劇中,崔業將“圍點打援”“棄車保帥”等圍棋策略融入犯罪計劃,例如利用假鈔轉移警方注意力、設計車禍制造混亂等都能將觀眾對懸疑劇的好奇心拉滿。且劇集穿插大量生活化細節,如崔業用電腦算命決定是否殺人、劫匪搶到一袋點鈔紙等橋段,以荒誕手法解構犯罪題材的沉重感。金夏生從“尿褲子”的廢物到冷血殺手的急速黑化,更成為推動劇情反轉的關鍵,凸顯了命運的無常與人性的不可控。
但是,也有觀眾在劇情上產生了爭議:“圍棋邏輯與犯罪行為的關聯略顯牽強”。且在感情線處理稍顯刻意,雖然也有觀眾盛贊其"以生活流細節構建現實困境的鏡像",不可否認,好壞皆有。
不過,劇集通過棋盤上的“落子無悔”隱喻人生抉擇,尤其是崔業與金夏生(陳永勝飾)的師徒關系就值得一看,不僅展現了人性在貪婪與求生欲中的異化,也成為對現代人生存困境的哲學叩問。

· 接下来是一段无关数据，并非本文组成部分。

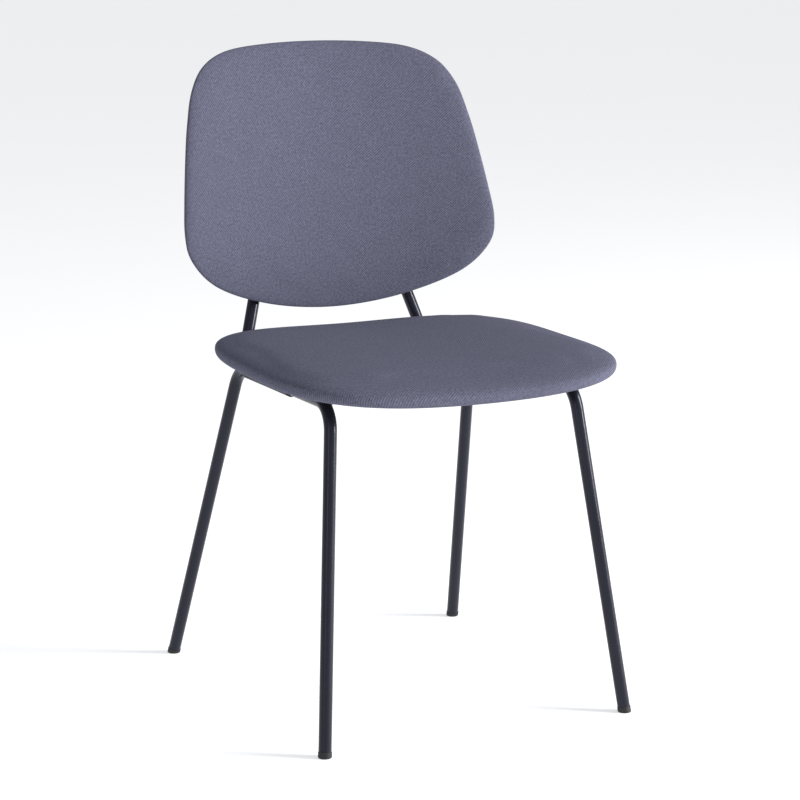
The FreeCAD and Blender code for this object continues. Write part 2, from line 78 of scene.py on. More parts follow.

隨著劇情推進,崔業的犯罪之路將越走越遠,其與崔偉的兄弟對決也將進入白熱化階段。兩人的血緣羈絆或將從“親情拉扯”升級為“生死博弈”,觀眾期待看到:當圍棋天賦徹底淪為犯罪工具時,崔業能否在欲望漩渦中守住最后一絲人性?而作為執法者的崔偉,又該如何在親情與正義的天平上抉擇?正如王寶強在采訪中所說:"人生如棋,落子無悔,但每個棋手的內心都藏著狼性與羊性的撕扯。"
這場關于救贖與墮落的終極博弈,或將揭開《棋士》最震撼人心的現實寓言。